> What is asked
Using the records that follow, copy every line containing the word "this".

> Data records
——
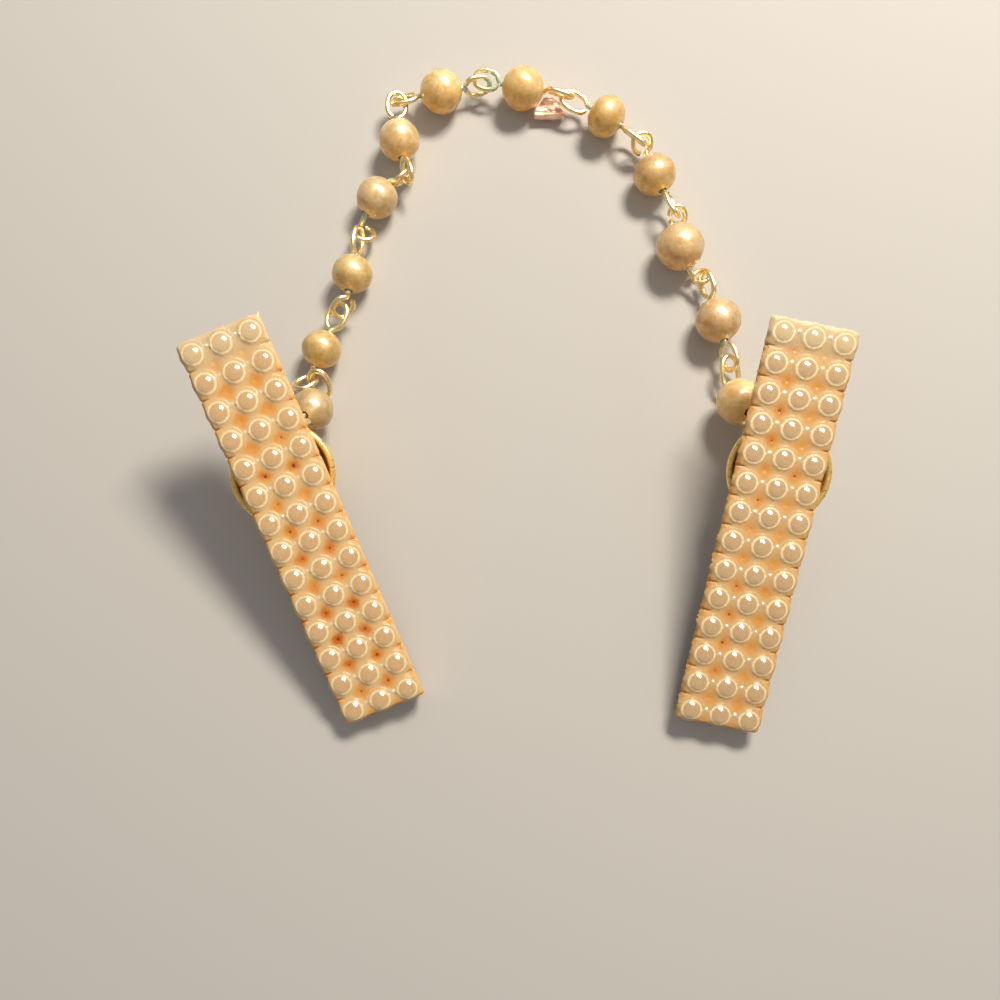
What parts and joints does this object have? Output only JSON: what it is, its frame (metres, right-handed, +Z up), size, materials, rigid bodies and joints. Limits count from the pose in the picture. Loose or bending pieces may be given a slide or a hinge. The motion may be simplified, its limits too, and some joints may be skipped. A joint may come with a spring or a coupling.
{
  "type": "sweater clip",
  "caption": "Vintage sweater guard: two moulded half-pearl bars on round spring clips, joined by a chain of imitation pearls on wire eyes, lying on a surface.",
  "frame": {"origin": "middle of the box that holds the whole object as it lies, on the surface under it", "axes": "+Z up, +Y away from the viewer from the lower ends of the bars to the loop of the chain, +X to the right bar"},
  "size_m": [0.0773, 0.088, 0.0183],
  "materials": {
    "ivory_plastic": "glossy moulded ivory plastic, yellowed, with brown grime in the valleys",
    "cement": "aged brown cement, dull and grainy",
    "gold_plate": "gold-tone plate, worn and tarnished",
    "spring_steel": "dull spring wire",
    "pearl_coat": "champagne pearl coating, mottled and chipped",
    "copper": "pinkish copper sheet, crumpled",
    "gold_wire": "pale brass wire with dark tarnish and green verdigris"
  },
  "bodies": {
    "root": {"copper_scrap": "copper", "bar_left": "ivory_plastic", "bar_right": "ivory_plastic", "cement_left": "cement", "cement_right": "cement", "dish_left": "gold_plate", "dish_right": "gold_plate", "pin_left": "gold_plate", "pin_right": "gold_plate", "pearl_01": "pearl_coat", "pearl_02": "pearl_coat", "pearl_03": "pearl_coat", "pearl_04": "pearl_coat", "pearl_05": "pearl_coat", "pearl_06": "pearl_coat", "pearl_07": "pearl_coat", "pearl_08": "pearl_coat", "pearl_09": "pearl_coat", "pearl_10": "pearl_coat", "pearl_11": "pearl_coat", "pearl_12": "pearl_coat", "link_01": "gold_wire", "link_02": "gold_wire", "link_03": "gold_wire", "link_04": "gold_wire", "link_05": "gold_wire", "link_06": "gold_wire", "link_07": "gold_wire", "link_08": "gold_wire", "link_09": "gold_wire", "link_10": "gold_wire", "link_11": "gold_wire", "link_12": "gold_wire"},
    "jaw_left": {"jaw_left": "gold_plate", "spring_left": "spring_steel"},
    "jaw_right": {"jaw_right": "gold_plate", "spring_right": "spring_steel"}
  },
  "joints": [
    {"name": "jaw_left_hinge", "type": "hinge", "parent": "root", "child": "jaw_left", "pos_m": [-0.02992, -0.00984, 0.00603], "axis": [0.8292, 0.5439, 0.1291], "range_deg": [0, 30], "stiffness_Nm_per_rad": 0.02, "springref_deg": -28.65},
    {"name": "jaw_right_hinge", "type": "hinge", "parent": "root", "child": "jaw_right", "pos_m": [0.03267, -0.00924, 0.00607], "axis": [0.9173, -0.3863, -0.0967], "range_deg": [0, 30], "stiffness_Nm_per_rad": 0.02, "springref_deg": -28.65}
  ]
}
——
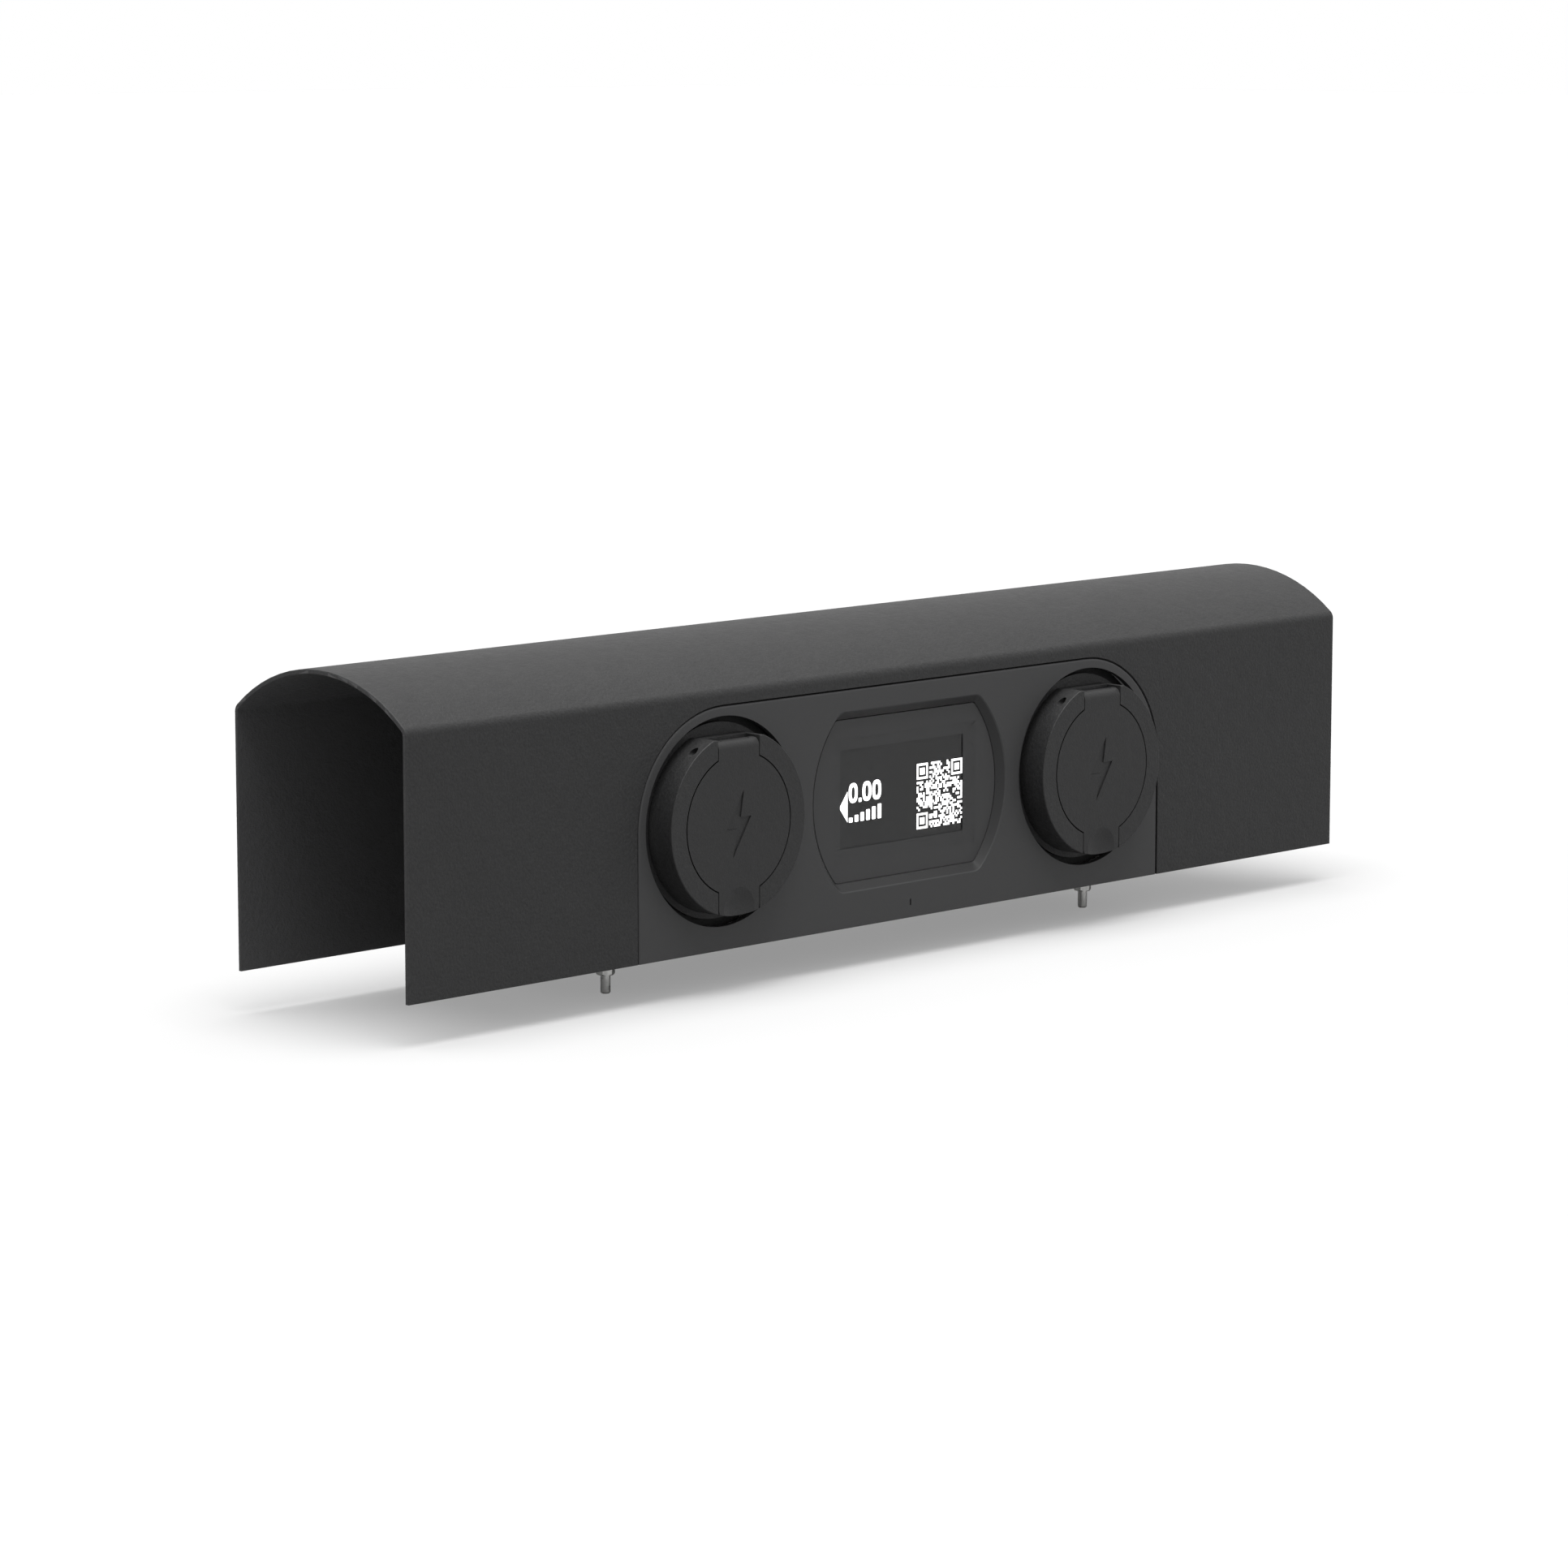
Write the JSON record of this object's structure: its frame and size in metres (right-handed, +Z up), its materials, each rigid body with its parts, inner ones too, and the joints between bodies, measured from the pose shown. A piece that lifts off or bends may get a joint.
——
> Output of the exercise
What parts and joints does this object have? Output only JSON: what it is, its frame (metres, right-handed, +Z up), size, materials, rigid bodies and joints. Limits count from the pose in the picture. Loose or bending pieces may be given a slide or a hinge. The motion may be simplified, its limits too, and some joints may be skipped. A joint may come with a spring or a coupling.
Write the JSON record of this object's structure: its frame and size in metres (right-handed, +Z up), its materials, each rigid body with its parts, inner ones too, and the joints between bodies, measured from the pose shown. A piece that lifts off or bends may get a joint.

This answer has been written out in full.